INVESTMENT APPRAISAL Flashcards
Investment Appraisal
The quantitative techniques used in evaluating the viability or attractiveness of an investment proposal. It aims to establish whether a particular business venture is worth pursuing and whether it will be profitable.
3 methods:
- Payback period
- Average rate of return
- Net present value
Payback period
Estimates the length of time required for an investment project to pay back its initial cost outlay.
Payback period formula
Initial investment cost / Annual cash flow from investment
Cummulative cashflows
When the yearly cashflows are different. The cummulative cashflow must be calculated first.

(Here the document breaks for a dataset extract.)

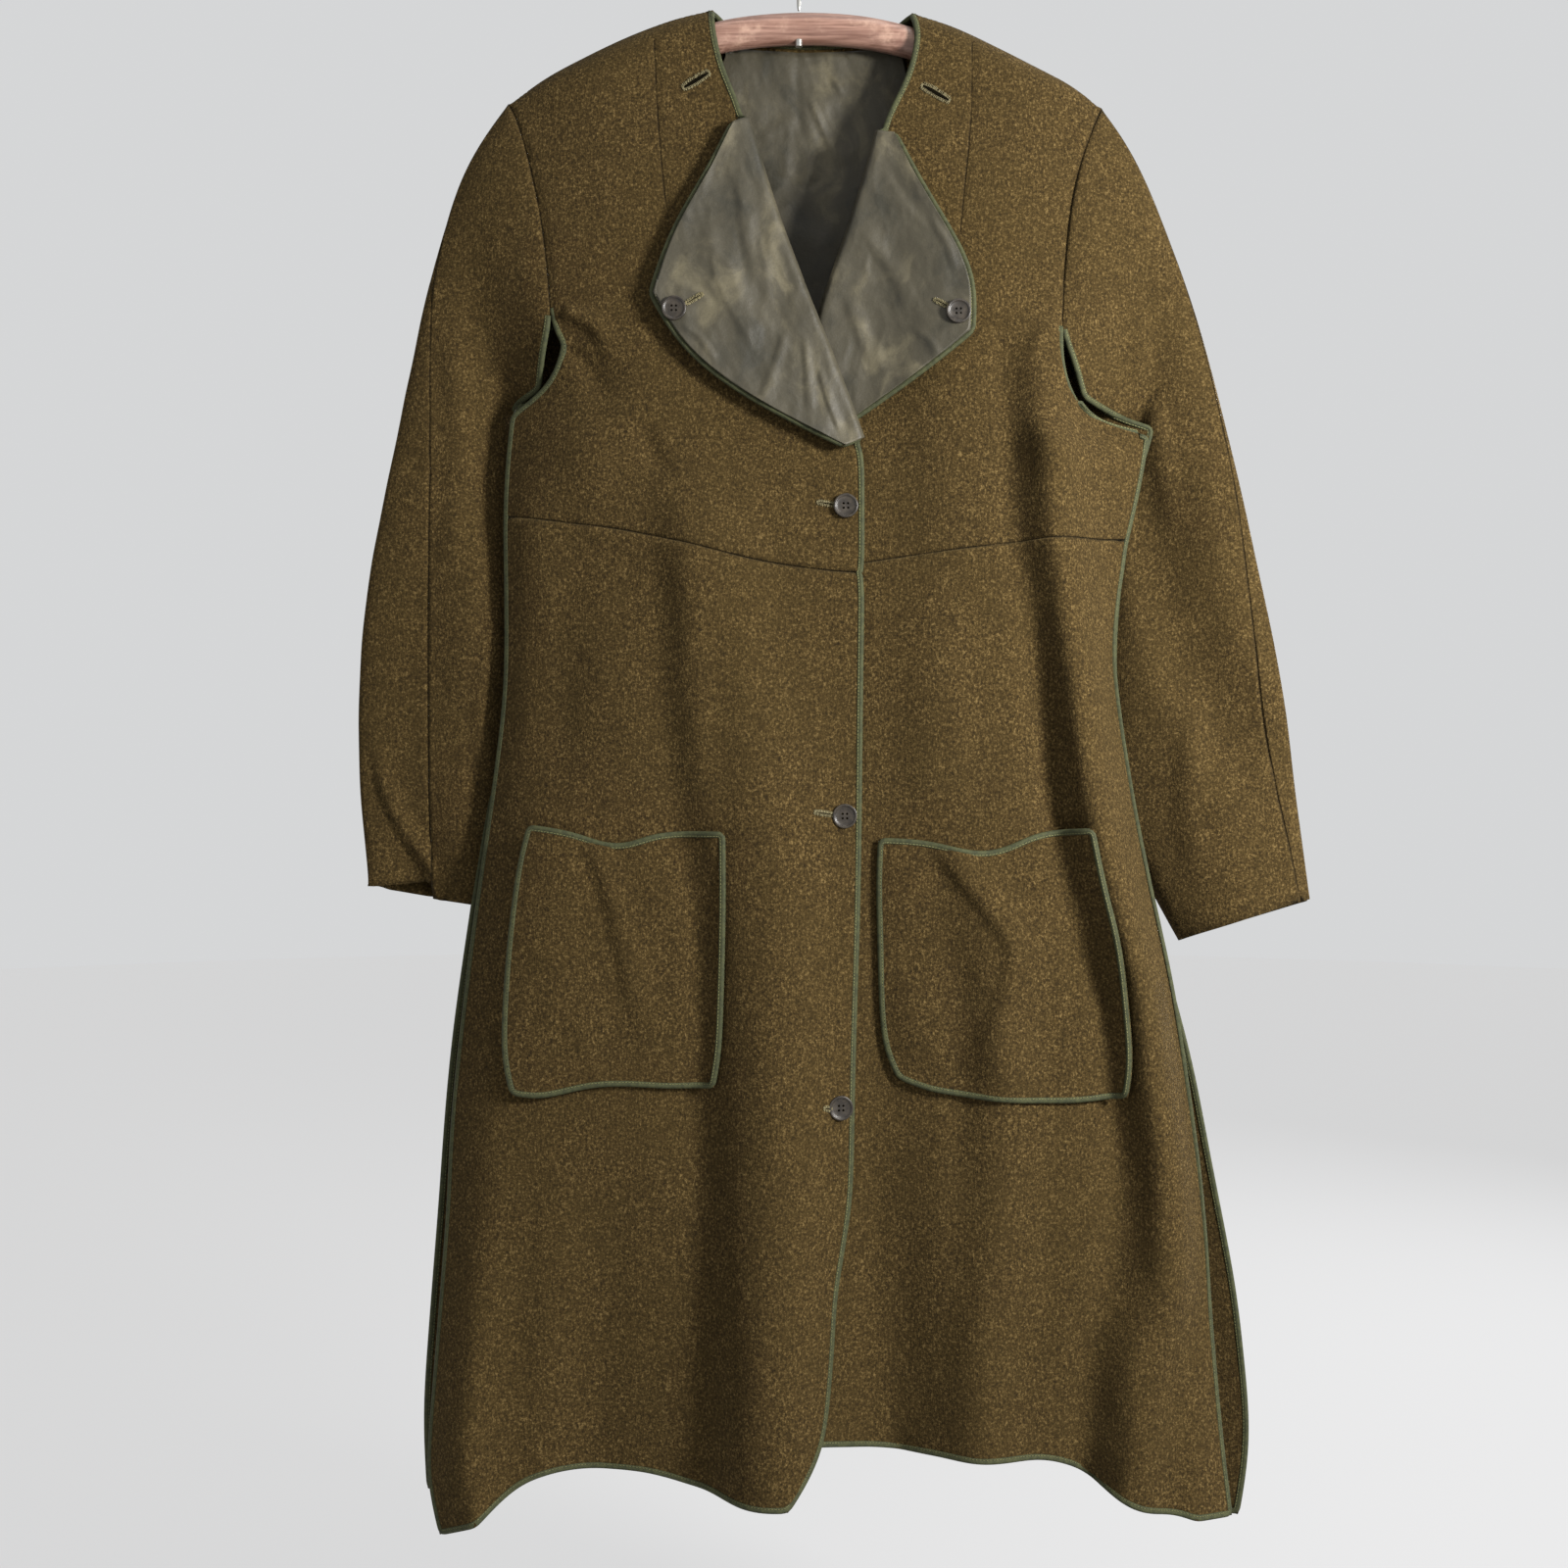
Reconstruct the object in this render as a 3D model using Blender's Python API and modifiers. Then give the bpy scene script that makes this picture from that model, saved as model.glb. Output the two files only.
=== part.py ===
"""Collarless wool overcoat, open at the neck, hung on a wooden hanger.

The coat is cut from flat panels and hangs in soft folds.  Every panel is a thin wall
that follows its outline and one shared form of the fronts or of the back, and each raw
edge carries a narrow tape.  Right and left are the wearer's, so right is towards -X.

Places on the cloth are written as x and drop, in millimetres.  x runs from the line of
the hook and drop runs down from the top of the bar.  Both are read square on from the
front in the plane of the hanger, and depth is the distance behind that plane.
"""
import math
from collections import namedtuple

import bmesh
import bpy
from mathutils import Vector

MM = 0.001

# ---- driving dimensions, in millimetres --------------------------------------------
BAR_DROP = 75.0            # top of the bar below the inside of the hook
EYE_DISTANCE = 1350.0      # the outlines are read from here, in front of the hanger,
EYE_X = -11.0              # and from this place, so what stands forward is drawn in
EYE_DROP = 575.0
WOOL = 2.0                 # wall of the wool panels
SATIN = 1.0                # wall of the lining
SEAM = 0.35                # half of the gap between two panels at a seam
TAPE_RADIUS = 1.7          # half width of the rolled tape on a raw edge
TAPE_GAP = 0.6
ROLL = 4.5                 # radius of the lapel's roll at the lining side
SHOULDER_TURN = 14.0       # the shoulder rolls over the bar in this drop
SIDE_ROUND = 75.0          # width in which a front rounds forward from its edge
POCKET_STAND = 1.2         # air behind a patch pocket
BUTTON_RADIUS = 8.8
BUTTON_STAND = 1.0

SIGN = {"right": -1, "left": 1}

# ---- outlines ----------------------------------------------------------------------
SHOULDER = {
    "right": [(-64, 1), (-88, 6), (-124, 19), (-160, 36), (-190, 52), (-215, 70)],
    "left": [(84, 3), (110, 11), (135, 22), (179, 44), (204, 57), (224, 73)],
}
ARMHOLE_SEAM = {
    "right": [(-215, 70), (-207, 86), (-197, 125), (-190, 161), (-186, 198), (-184, 233)],
    "left": [(224, 73), (213, 99), (203, 136), (199, 171), (196, 208), (195, 240)],
}
ARMHOLE_LOW = {
    "right": [(-184, 233), (-175, 248), (-176, 258), (-184, 274), (-196, 291), (-213, 301)],
    "left": [(195, 240), (193, 256), (199, 283), (216, 305), (230, 314), (260, 317)],
}
BACK_LOW = {
    "right": [(-184, 233), (-182, 253), (-186, 271), (-192, 287), (-199, 300), (-208, 311)],
    "left": [(195, 240), (196, 262), (201, 284), (212, 303), (229, 314), (256, 320)],
}
SIDE_UPPER = {
    "right": [(-213, 301), (-216, 340), (-217, 377)],
    "left": [(260, 317), (252, 358), (244, 393)],
}
SIDE_LOWER = {
    "right": [(-217, 377), (-216, 483), (-220, 539), (-241, 690), (-255, 815), (-258, 880),
              (-267, 998), (-273, 1072), (-273, 1105), (-264, 1129)],
    "left": [(244, 393), (234, 458), (231, 486), (237, 528), (253, 623), (283, 779),
             (300, 900), (307, 985), (316, 1080), (321, 1119)],
}
BACK_SIDE = {
    "right": [(-217, 377), (-219, 483), (-224, 539), (-247, 690), (-260, 786), (-266, 871),
              (-274, 973), (-280, 1055), (-283, 1085), (-276, 1100)],
    "left": [(244, 393), (235, 458), (232, 486), (239, 528), (263, 671), (292, 779),
             (308, 867), (325, 950), (335, 1050), (337, 1098), (327, 1119)],
}
BACK_SIDE_UPPER = {
    "right": [(-208, 311), (-214, 342), (-217, 377)],
    "left": [(256, 320), (250, 358), (244, 393)],
}
CHEST_SEAM = {
    "right": [(-217, 377), (-142, 383), (-84, 396), (-40, 407), (11, 415), (48, 418)],
    "left": [(244, 393), (179, 394), (135, 398), (91, 404), (51, 410), (20, 415)],
}
NECK_EDGE = {
    "right": [(-64, 1), (-60, 34), (-46, 66)],
    "left": [(84, 3), (88, 34), (66, 77)],
}
FOLD_LINE = {
    "right": [(-46, 66), (-29, 125), (-14, 169), (9, 229), (24, 265), (48, 331)],
    "left": [(66, 77), (57, 111), (46, 149), (19, 228), (12, 268), (17, 320)],
}
LAPEL_EDGE = {
    "right": [(-46, 66), (-55, 93), (-80, 137), (-99, 167), (-110, 202), (-112, 220),
              (-107, 235), (-91, 247), (-39, 288), (11, 312), (48, 331)],
    "left": [(66, 77), (96, 134), (119, 169), (135, 203), (135, 225), (129, 239),
             (91, 269), (40, 305), (17, 320)],
}
FRONT_EDGE_UPPER = {
    "right": [(48, 331), (48, 375), (48, 418)],
    "left": [(17, 320), (19, 370), (20, 415)],
}
FRONT_EDGE_LOWER = {
    "right": [(48, 418), (47, 502), (45, 648), (41, 779), (38, 896), (28, 940), (24, 1009), (18, 1064)],
    "left": [(20, 415), (18, 648), (12, 779), (7, 903), (-2, 998), (-11, 1064)],
}
HEM = {
    "right": [(-264, 1129), (-252, 1133), (-238, 1124), (-215, 1099), (-196, 1088), (-163, 1080),
              (-119, 1087), (-70, 1098), (-31, 1112), (-14, 1115), (0, 1104), (18, 1064)],
    "left": [(321, 1119), (311, 1127), (292, 1122), (234, 1099), (202, 1078), (160, 1077),
             (118, 1077), (62, 1068), (26, 1068), (-11, 1064)],
}
BACK_NECK = [(-64, 1), (-48, 19), (8, 25), (66, 20), (84, 3)]
BACK_HEM = [(-276, 1100), (-262, 1103), (-225, 1086), (-150, 1069), (0, 1066), (150, 1072),
            (260, 1096), (310, 1118), (327, 1119)]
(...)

Formula: extra cash inflow required / annual net cashflow in the next year x 12
Extra cash inflow needed: Last negative number of cummulative cash flows
Advantages of payback period
- Simple and fast to calculate
- Useful method in rapidly changing industries. Helps estimate how fast the initial investment will be recovered before purchasing a new machine.
- Helps firms with cashflow problems.
- Since it is a short term forecast, less likely to have inaccuracies.
Disadvantages of payback period
- Does not consider cash earned after payback period, could influence major investment decisions.
- Ignores profitability of invetsment
- Annual cash flows could be affected by unexpected external changes in demand.
Average rate of return
Measures the annual net return on an investment as a percentage of its capital cost.
Average rate of return formula
((total returns - capital cost) / years of usage) / capital cost x 100
Advantages of Average Rate of Return
- Unlike payback period, it makes use of all the cash flows in a business.
- Allows for easy comparisons with other competing projects for better allocation of investment funds.
Disadvantages of Average Rate of Return
- Considers a longer time period, innacuracies in forecasting are more likely.
- Does not consider the timing of cash inflows. Two proejcts would have the same ARR but one pays back faster.
- The effects on the time value of money are not considered.
Net Present Value
The difference in the summation of present values of future returns and the original cost of investment.
Net Present Value Formula
Total present values - original cost
Net Present Value Formula Advatages
- The opportunity cost and time value for money is put into consideration in its calculation.
- All cashflows, including their timing, are included
- The discount rate can be changed to suit any expected changes in economic variables, such as intrerest rate variations.
Net Present Value Formula Disadvantages
- More complicated to calculate
- Can only compare invetment projects with the same initial cost outlay
- The disocunt rate greatly infleunces the final NPV result, which may be affected by inaccurate interest rate predicitions.